◆ Task statement: Go through the material below and copy all lines with "overall".

◆ Dataset records:
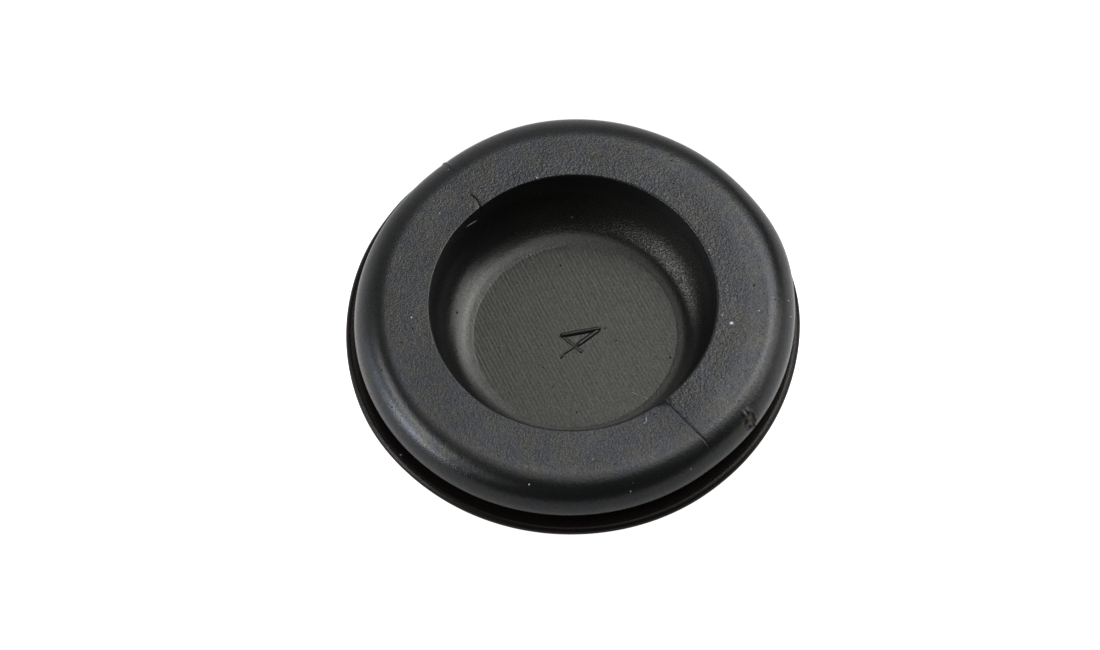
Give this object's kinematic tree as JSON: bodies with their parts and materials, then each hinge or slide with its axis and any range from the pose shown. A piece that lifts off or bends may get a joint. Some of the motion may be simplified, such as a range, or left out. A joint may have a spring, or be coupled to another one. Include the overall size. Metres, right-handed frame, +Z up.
{
  "type": "closed rubber grommet",
  "caption": "Moulded black rubber blanking plug for a round hole in sheet metal: two rounded flanges, a panel groove between them and a cup-shaped well closed by a thin web.",
  "frame": {"origin": "centre of the flat underside, on the axis of revolution", "axes": "+Z up along the axis, out of the mouth of the well; X and Y are any two directions at right angles, because the part is round"},
  "size_m": [0.034, 0.034, 0.0072],
  "materials": {
    "black_rubber": "moulded, fine spark-eroded grain, satin"
  },
  "bodies": {
    "root": {"blanking_grommet": "black_rubber"}
  },
  "joints": []
}
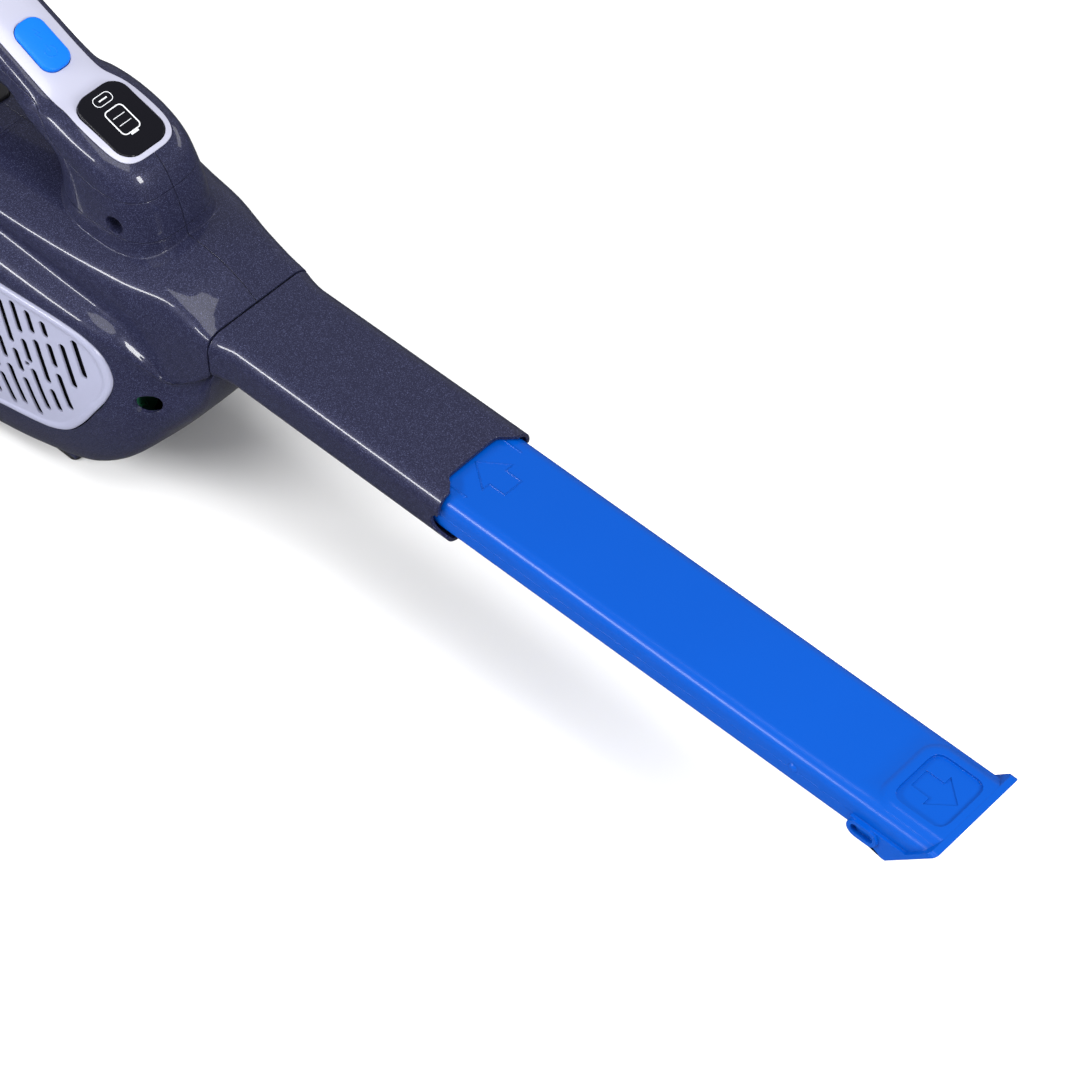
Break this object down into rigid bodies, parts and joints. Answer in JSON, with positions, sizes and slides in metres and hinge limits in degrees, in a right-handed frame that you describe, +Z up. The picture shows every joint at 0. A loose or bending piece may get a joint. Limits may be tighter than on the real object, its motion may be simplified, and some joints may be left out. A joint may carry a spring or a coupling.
{
  "type": "handheld vacuum",
  "caption": "Cordless handheld vacuum: motor pod under a straight duct, clear rear dust bowl, loop handle with button and display, and a sliding crevice tool.",
  "frame": {"origin": "on the surface that the vacuum stands on, below the middle of its overall box, with the crevice tool drawn out", "axes": "+X along the duct towards the tool's tip, +Y to the left, +Z up"},
  "size_m": [0.612, 0.1098, 0.2082],
  "materials": {
    "slate_shell": "gloss moulded plastic with fine metallic flake",
    "lilac_trim": "satin pearl plastic",
    "tool_blue": "satin moulded plastic",
    "button_blue": "satin soft-touch plastic",
    "window_black": "polished",
    "black_plastic": "fine moulded grain",
    "rubber": "matt",
    "clear_bowl": "smoke-tinted clear plastic",
    "steel": "brushed",
    "brass": "satin",
    "copper_iron": "lacquered windings on laminated iron",
    "board_green": "solder mask",
    "cell_wrap": "shrink sleeve",
    "filter_paper": "pleated filter paper",
    "lead_black": "flexible sleeve",
    "lead_red": "flexible sleeve"
  },
  "bodies": {
    "housing": {"housing_right": "slate_shell", "handle_base_right": "slate_shell", "handle_top_right": "slate_shell", "grille_right": "lilac_trim", "foot_right": "rubber", "charge_contact_right": "brass", "housing_left": "slate_shell", "handle_base_left": "slate_shell", "handle_top_left": "slate_shell", "grille_left": "lilac_trim", "foot_left": "rubber", "charge_contact_left": "brass", "lead_right": "lead_black", "lead_left": "lead_red", "nozzle": "slate_shell", "duct_liner": "black_plastic", "power_switch": "black_plastic", "motor_end_cap": "black_plastic", "fan_housing": "black_plastic", "cell_carrier": "black_plastic", "contact_block": "black_plastic", "handle_inlay": "lilac_trim", "display_window": "window_black", "control_board": "board_green", "button_spring": "steel", "motor_can": "steel", "flap_pin": "steel", "screw_column": "steel", "screw_pod_front": "steel", "screw_pod_rear": "steel", "screw_grip": "steel", "screw_rear_column": "steel", "bearing_front": "brass", "bearing_rear": "brass", "motor_mount_front": "rubber", "motor_mount_rear": "rubber", "cell_right_upper": "cell_wrap", "cell_right_lower": "cell_wrap", "cell_left_upper": "cell_wrap", "cell_left_lower": "cell_wrap", "cell_bottom": "cell_wrap"},
    "tool": {"crevice_tool": "tool_blue"},
    "rotor": {"motor_shaft": "steel", "armature": "copper_iron", "impeller": "black_plastic"},
    "button": {"power_button": "button_blue"},
    "bowl": {"dust_bowl": "clear_bowl", "bowl_seal": "rubber", "door_seal": "rubber", "hinge_pin": "steel"},
    "door": {"bowl_door": "slate_shell", "latch_pin": "steel"},
    "latch": {"door_latch": "lilac_trim"},
    "release": {"release_button": "black_plastic"},
    "flap": {"inlet_flap": "rubber"},
    "filter": {"prefilter_cup": "lilac_trim", "pleated_filter": "filter_paper", "filter_frame": "black_plastic"}
  },
  "joints": [
    {"name": "tool_slide", "type": "slide", "parent": "housing", "child": "tool", "axis": [-1, 0, 0], "range_m": [0, 0.185]},
    {"name": "rotor_spin", "type": "hinge", "parent": "housing", "child": "rotor", "pos_m": [-0.114, 0, 0.058], "axis": [1, 0, 0], "continuous": true},
    {"name": "button_press", "type": "slide", "parent": "housing", "child": "button", "axis": [-0.4226, 0, -0.9063], "range_m": [0, 0.0015], "stiffness_N_per_m": 500, "springref_m": -0.001},
    {"name": "bowl_slide", "type": "slide", "parent": "housing", "child": "bowl", "axis": [-1, 0, 0], "range_m": [0, 0.14]},
    {"name": "door_swing", "type": "hinge", "parent": "bowl", "child": "door", "pos_m": [-0.2846, 0, 0.1196], "axis": [0, 1, 0], "range_deg": [0, 85]},
    {"name": "latch_press", "type": "hinge", "parent": "door", "child": "latch", "pos_m": [-0.2856, 0, 0.019], "axis": [0, 1, 0], "range_deg": [0, 6], "stiffness_Nm_per_rad": 0.3, "springref_deg": -5.73},
    {"name": "release_press", "type": "slide", "parent": "housing", "child": "release", "axis": [0, 0, -1], "range_m": [0, 0.002], "stiffness_N_per_m": 500, "springref_m": -0.001},
    {"name": "flap_swing", "type": "hinge", "parent": "housing", "child": "flap", "pos_m": [-0.1652, 0, 0.117], "axis": [0, 1, 0], "range_deg": [0, 60]},
    {"name": "filter_pull", "type": "slide", "parent": "bowl", "child": "filter", "axis": [1, 0, 0], "range_m": [0, 0.07]}
  ],
  "couplings": [
    {"joint": "filter_pull", "follows": "bowl_slide", "ratio": 0.5}
  ]
}
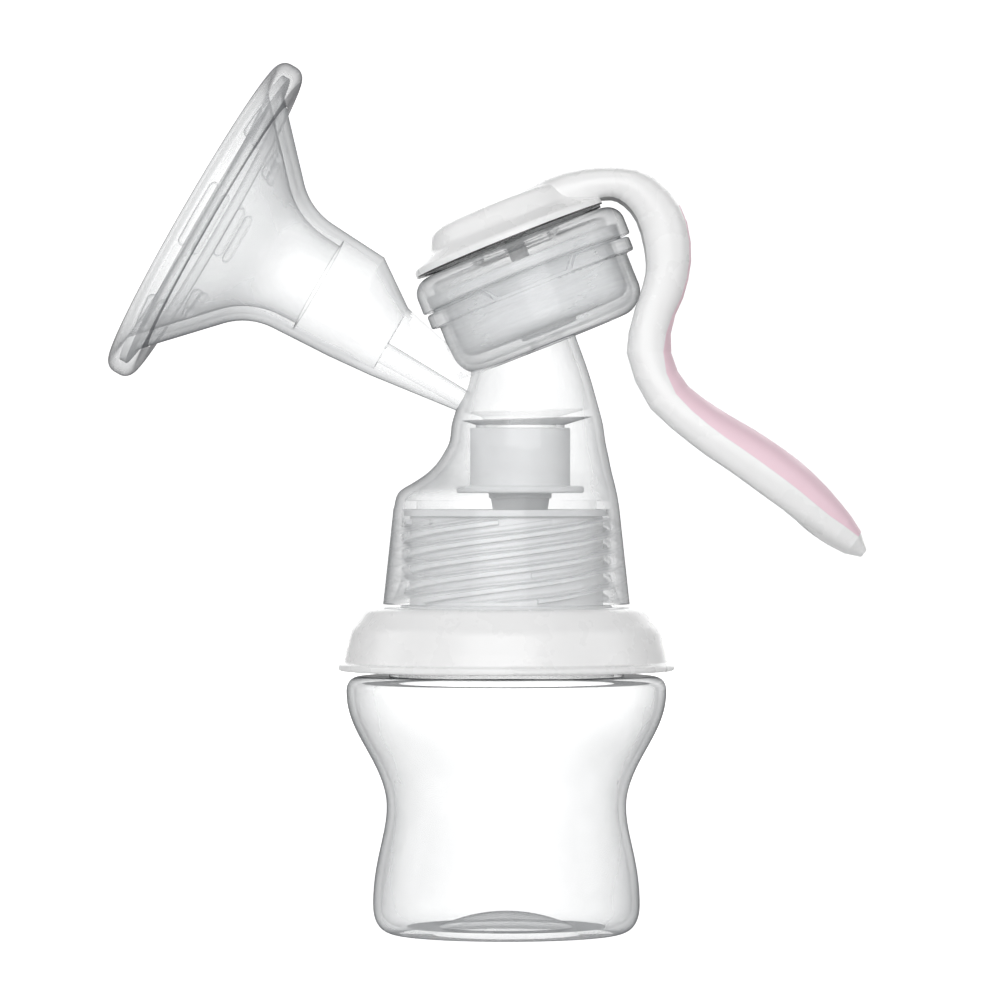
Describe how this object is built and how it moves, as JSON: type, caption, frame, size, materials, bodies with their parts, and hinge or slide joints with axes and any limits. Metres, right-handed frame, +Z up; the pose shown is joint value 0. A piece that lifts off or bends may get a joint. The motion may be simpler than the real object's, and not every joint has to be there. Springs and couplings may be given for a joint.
{
  "type": "manual breast pump",
  "caption": "Hand-squeezed breast pump: soft-lined funnel, clear body with diaphragm chamber, swinging lever, screwed on a waisted bottle.",
  "frame": {"origin": "centre of the bottle's base, on the plane it stands on", "axes": "+Z up along the bottle's axis; the funnel opens towards -X and the squeeze lever hangs on the +X side, so XZ is the mirror plane and +Y is the side away from the viewer"},
  "size_m": [0.1591, 0.0744, 0.1828],
  "materials": {
    "bottle_clear": "clear moulded polypropylene, glossy",
    "body_clear": "clear moulded polypropylene, glossy",
    "adapter_frosted": "translucent moulded polypropylene",
    "silicone_clear": "translucent silicone, satin",
    "silicone_grey": "translucent grey silicone, satin",
    "white_plastic": "white moulded polypropylene, semi-gloss",
    "stem_white": "white moulded plastic, satin",
    "grip_pink": "pale pink soft-touch elastomer"
  },
  "bodies": {
    "bottle": {"bottle": "bottle_clear"},
    "adapter": {"bottle_adapter": "adapter_frosted", "bottle_seal": "silicone_clear"},
    "ring": {"screw_ring": "white_plastic"},
    "neck_seal": {"adapter_seal": "silicone_clear"},
    "pump": {"pump_body": "body_clear", "duckbill_valve": "silicone_grey", "breast_cushion": "silicone_clear", "diaphragm": "silicone_clear", "diaphragm_cap": "body_clear"},
    "stem": {"diaphragm_stem": "stem_white"},
    "lever": {"lever": "white_plastic", "lever_grip": "grip_pink"}
  },
  "joints": [
    {"name": "ring_rise", "type": "slide", "parent": "bottle", "child": "adapter", "axis": [0, 0, 1], "range_m": [0, 0.005]},
    {"name": "ring_turn", "type": "hinge", "parent": "adapter", "child": "ring", "pos_m": [0, 0, 0.062], "axis": [0, 0, 1], "range_deg": [0, 452]},
    {"name": "pump_rise", "type": "slide", "parent": "adapter", "child": "neck_seal", "axis": [0, 0, 1], "range_m": [0, 0.0175]},
    {"name": "pump_turn", "type": "hinge", "parent": "neck_seal", "child": "pump", "pos_m": [0, 0, 0.08], "axis": [0, 0, 1], "range_deg": [0, 362]},
    {"name": "stem_lift", "type": "slide", "parent": "pump", "child": "stem", "axis": [-0.3706, 0, 0.9288], "range_m": [0, 0.0073], "deforming": ["diaphragm"]},
    {"name": "lever_squeeze", "type": "hinge", "parent": "pump", "child": "lever", "pos_m": [0.02874, 0, 0.12858], "axis": [0, 1, 0], "range_deg": [0, 18], "stiffness_Nm_per_rad": 1.5, "springref_deg": -2.86}
  ],
  "couplings": [
    {"joint": "ring_turn", "follows": "ring_rise", "rad_per_m": 1570.8},
    {"joint": "pump_turn", "follows": "pump_rise", "rad_per_m": 359.04},
    {"joint": "stem_lift", "follows": "lever_squeeze", "m_per_rad": 0.0232}
  ]
}
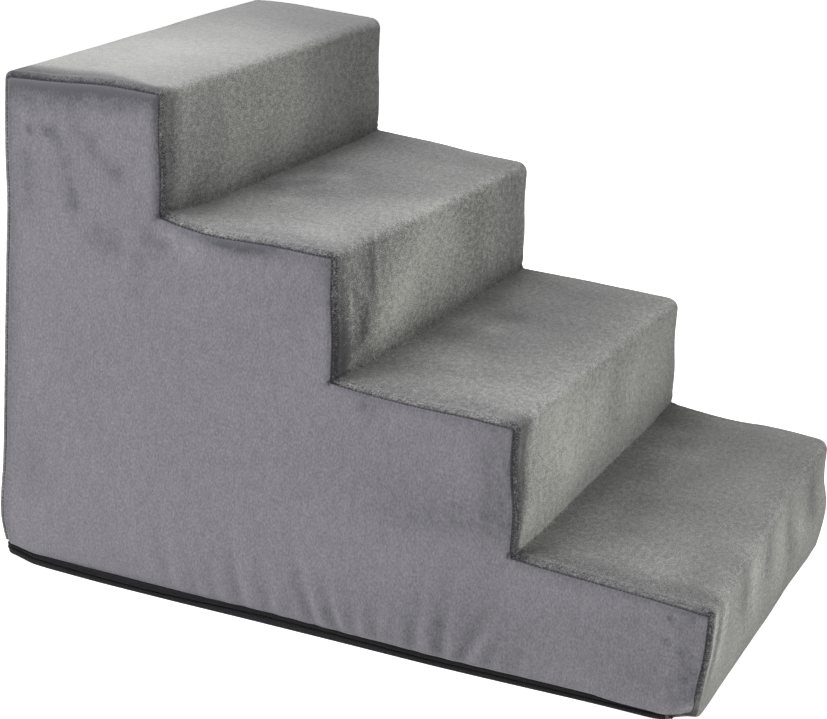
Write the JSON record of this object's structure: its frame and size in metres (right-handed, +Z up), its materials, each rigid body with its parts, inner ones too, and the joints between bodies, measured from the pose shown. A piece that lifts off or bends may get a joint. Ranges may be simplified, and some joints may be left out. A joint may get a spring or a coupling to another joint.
{
  "type": "pet stairs",
  "caption": "Soft foam stairs for a small pet, filled with stacked foam slabs in a zipped velour cover with rounded edges and a dark base.",
  "frame": {"origin": "on the floor, under the middle of the stairs", "axes": "+X towards the low end, so the stairs climb towards -X; +Y across the steps, towards the right-hand side when climbing; +Z up"},
  "size_m": [0.6, 0.4, 0.41],
  "materials": {
    "velour_side": "matte",
    "velour_strip": "matte",
    "base_cloth": "matte",
    "foam": "matte",
    "thread": "matte",
    "zip_tape": "matte",
    "zip_coil": "satin",
    "zip_metal": "satin"
  },
  "bodies": {
    "stairs": {"left_side_panel": "velour_side", "right_side_panel": "velour_side", "tread_strip": "velour_strip", "base_panel": "base_cloth", "foam_slab_1": "foam", "foam_slab_2": "foam", "foam_slab_3": "foam", "foam_slab_4": "foam", "left_seam_thread": "thread", "right_seam_thread": "thread", "front_hem_thread": "thread", "zip_thread_upper": "thread", "zip_thread_lower": "thread", "zip_tape_upper": "zip_tape", "zip_tape_lower": "zip_tape", "zip_coil_upper": "zip_coil", "zip_coil_lower": "zip_coil", "zip_top_stops": "zip_metal", "zip_bottom_stop": "zip_metal"},
    "slider": {"zip_slider": "zip_metal"},
    "pull_tab": {"zip_pull_tab": "zip_metal"}
  },
  "joints": [
    {"name": "slider_run", "type": "slide", "parent": "stairs", "child": "slider", "axis": [-1, 0, 0], "range_m": [0, 0.5417]},
    {"name": "tab_swing", "type": "hinge", "parent": "slider", "child": "pull_tab", "pos_m": [0.2697, 0.19791, 0.0059], "axis": [0, 0, -1], "range_deg": [0, 180]}
  ]
}
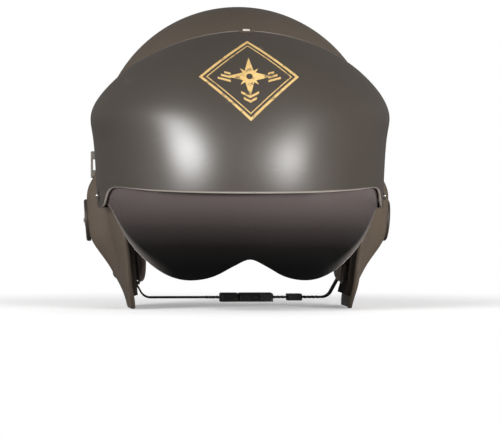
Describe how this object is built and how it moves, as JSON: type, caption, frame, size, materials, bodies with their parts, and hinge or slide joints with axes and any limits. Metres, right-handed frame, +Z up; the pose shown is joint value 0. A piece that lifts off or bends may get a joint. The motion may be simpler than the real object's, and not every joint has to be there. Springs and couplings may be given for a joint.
{
  "type": "pilot flight helmet",
  "caption": "Hard helmet with ear flaps, a front visor housing and a dark visor that swings up under it, foam lining, ear pads and a buckled chin strap.",
  "frame": {"origin": "under the middle of the dome, at the height of the flat flap bottoms that the helmet stands on", "axes": "+Z up through the crown, front towards -Y, +X to the viewer's right when seen from the front"},
  "size_m": [0.2504, 0.3011, 0.243],
  "materials": {
    "shell_plastic": "satin olive-brown moulded plastic",
    "housing_plastic": "smooth olive-brown moulded plastic with a soft shine",
    "smoke_lens": "dark smoke polycarbonate, glossy",
    "liner_foam": "expanded foam, dark grey",
    "pad_cloth": "brown-black brushed pad cloth",
    "lining_foam": "dark closed-cell foam sheet",
    "strap_webbing": "black woven webbing",
    "buckle_plastic": "black acetal",
    "disc_plastic": "dark brown-black plastic",
    "screw_steel": "bright zinc plated steel",
    "bracket_grey": "light grey painted metal",
    "clip_plastic": "olive-brown plastic with a small pale stop",
    "spacer_nylon": "natural nylon"
  },
  "bodies": {
    "helmet": {"outer_shell": "shell_plastic", "visor_housing": "housing_plastic", "impact_liner": "liner_foam", "crown_pad": "pad_cloth", "brow_pad": "pad_cloth", "nape_pad": "pad_cloth", "temple_pad_left": "pad_cloth", "temple_pad_right": "pad_cloth", "ear_pad_left": "pad_cloth", "ear_pad_right": "pad_cloth", "flap_lining_left": "lining_foam", "flap_lining_right": "lining_foam", "ear_disc_left": "disc_plastic", "ear_disc_right": "disc_plastic", "pivot_screw_left": "screw_steel", "pivot_screw_right": "screw_steel", "pivot_nut_left": "screw_steel", "pivot_nut_right": "screw_steel", "bracket_screws": "screw_steel", "ear_disc_rivet_left": "screw_steel", "ear_disc_rivet_right": "screw_steel", "strap_rivet_left": "screw_steel", "strap_rivet_right": "screw_steel", "strap_rivet_burr_left": "screw_steel", "strap_rivet_burr_right": "screw_steel", "side_bracket_left": "bracket_grey", "side_bracket_right": "bracket_grey", "crown_clip": "clip_plastic", "pivot_spacer_left": "spacer_nylon", "pivot_spacer_right": "spacer_nylon", "pivot_washer_left": "spacer_nylon", "pivot_washer_right": "spacer_nylon"},
    "visor": {"visor_lens": "smoke_lens"},
    "chin_strap": {"strap_right": "strap_webbing", "strap_left": "strap_webbing", "buckle_socket": "buckle_plastic", "strap_slider": "buckle_plastic"},
    "buckle_plug": {"buckle_plug": "buckle_plastic"}
  },
  "joints": [
    {"name": "visor_swing", "type": "hinge", "parent": "helmet", "child": "visor", "pos_m": [0, -0.05, 0.089], "axis": [-1, 0, 0], "range_deg": [0, 50]},
    {"name": "chin_strap_swing", "type": "hinge", "parent": "helmet", "child": "chin_strap", "pos_m": [0, 0.02174, 0.03073], "axis": [1, 0, 0], "range_deg": [-12, 12]},
    {"name": "buckle_release", "type": "slide", "parent": "chin_strap", "child": "buckle_plug", "axis": [-1, 0, 0], "range_m": [0, 0.022], "deforming": ["strap_left"]}
  ]
}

◆ Final result:
Give this object's kinematic tree as JSON: bodies with their parts and materials, then each hinge or slide with its axis and any range from the pose shown. A piece that lifts off or bends may get a joint. Some of the motion may be simplified, such as a range, or left out. A joint may have a spring, or be coupled to another one. Include the overall size. Metres, right-handed frame, +Z up.
  "frame": {"origin": "on the surface that the vacuum stands on, below the middle of its overall box, with the crevice tool drawn out", "axes": "+X along the duct towards the tool's tip, +Y to the left, +Z up"},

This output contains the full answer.